Welcome

Welcome to the Music Department of the University of Hawai‘i at Manoa, and thank you for your interest in our degree programs! Located in Honolulu and within Manoa Valley, the Music Department is the only fully accredited member of the National Association of Schools of Music (NASM) in the state of Hawai‘i.

The Music Department’s resources and facilities support and promote excellence in performance and academics. The Mae Zenke Orvis Auditorium is the Music Department’s recital hall with seating capacity of 401 and excellent acoustics. Ideal for solo recitals and chamber music, it features two Steinway concert grand pianos and a pipe organ. The Music Department has 51 pianos and 23 practice rooms divided between the Dorothy Kahananui Wing and the round practice facility. The 110-seat choral room hosts rehearsals and classes as well as intimate concerts and recitals. We also have an Orchestra/Band Rehearsal Room, an Electronic Keyboard Lab, and the Barbara B. Smith Ethnomusicology wing.

Hamilton Library houses the music collection of approximately 21,500 scores and 100 serials, including a substantial collection of online journals and reference materials. Hamilton Library also houses the Harry C. and Neechang Wong Audiovisual Center, which has in its collection more than 20,000 recordings, tapes, audio/visual equipment, and music related materials. The Center is well equipped with a variety of sound and video reproduction equipment. One Yamaha electronic piano allows students to practice on scores housed in the music score collection.
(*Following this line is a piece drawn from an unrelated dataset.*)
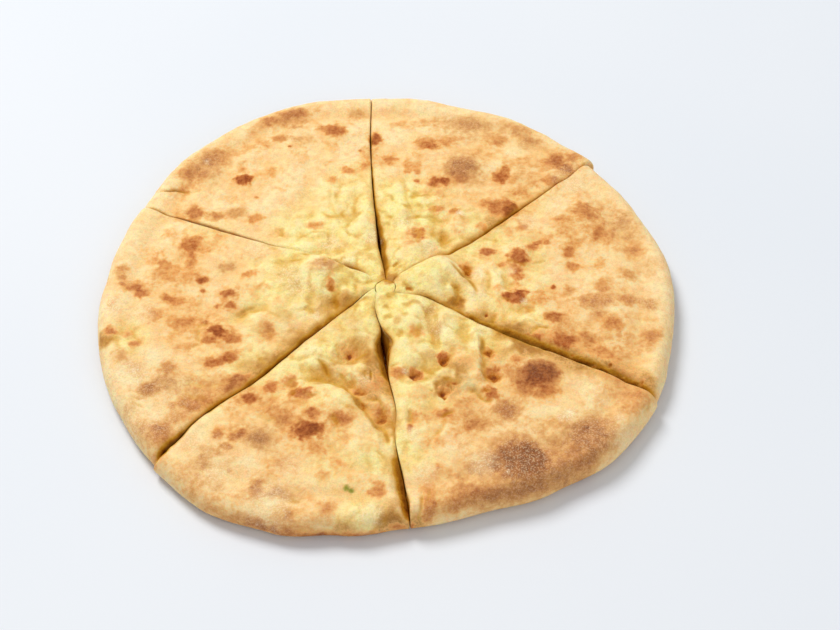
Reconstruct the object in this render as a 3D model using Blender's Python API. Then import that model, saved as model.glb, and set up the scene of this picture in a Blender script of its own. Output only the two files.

The Music Department is also noteworthy for its local ties to professional music organizations: the Hawai‘i Symphony, Hawai‘i Opera Theatre, and Diamond Head Theatre. Many of the department’s instrumental teachers are members of the Hawaii Symphony, and the orchestra generously offers an annual reading of new works written by the department’s composition students. The Hawai‘i Opera Theatre and Diamond Head Theatre offer multiple performance opportunities for our students to participate in productions and master classes, to study with guest teachers, and to conduct senior projects.


Mission Statement

The University of Hawai‘i, Mānoa Music Department is housed within the College of Arts and Humanities. In concert with the College, the department implements and enhancing State and University plans and in helping faculty, staff and students reach their goal. The department’s flexible and multi-faceted mission is:

  • To support the University’s special interest in Asia and the Pacific
  • To reaffirm the centrality of the Arts and Humanities in higher education
  • To help students adapt to rapid cultural and technological change
  • To assert the value of personal involvement in and responsibility to society
  • To prepare students for meaningful economic positions in Hawai’i, the Pacific, and the nation.

The Music Department has long operated within the parameters outlined above. Its principal objective is to provide undergraduate and graduate instruction and co-curricular events that:

  • Are components within a broad liberal background (BA)
  • Are a preparation for teaching music in elementary and secondary schools (B.Ed., M.A. in music education)
  • Are a preparation for professional performing, composing, private teaching or teaching music at the college level (B. Mus, M.A., M.M., Ph.D. in music)

Our mission and our multi-partite objective are well aligned with the UH System strategic plans as well. We intersect with the University’s four objectives:

  • To provide all qualified people in Hawai’i an equal opportunity for a high quality university education
  • To create knowledge and gain insights through research and scholarship
  • To preserve and contribute to the artistic and cultural heritage of the community
  • To provide other public service through dissemination of current and new ideas and techniques and techniques

The Music Department achieves its mission by featuring a unique blend of academic and practical instruction in Western music traditions and in the musics of the Pacific region and Asia. Our regular offerings include an unusually varied array of beginning to advanced non-Western ensembles, like gamelan, koto, gagaku, Chinese instrumental, Tahitian song/dance, hula, slack key guitar, Hawaiian music, Hawaiian chorus, and Samoan song/dance. Also supporting the education of our students in every semester are high quality groups that perform Western music, like the wind ensemble, symphonic band, orchestra, jazz ensemble, concert choir and chamber singers. The Music department features an outstanding faculty consisting of acclaimed performers, respected and noted composers, scholarly historians, innovative educators and a world-class ethnomusicology department.

All of these elements combine to help the department fulfill its mission while providing an educational experience that embraces the uniqueness of Hawai‘i.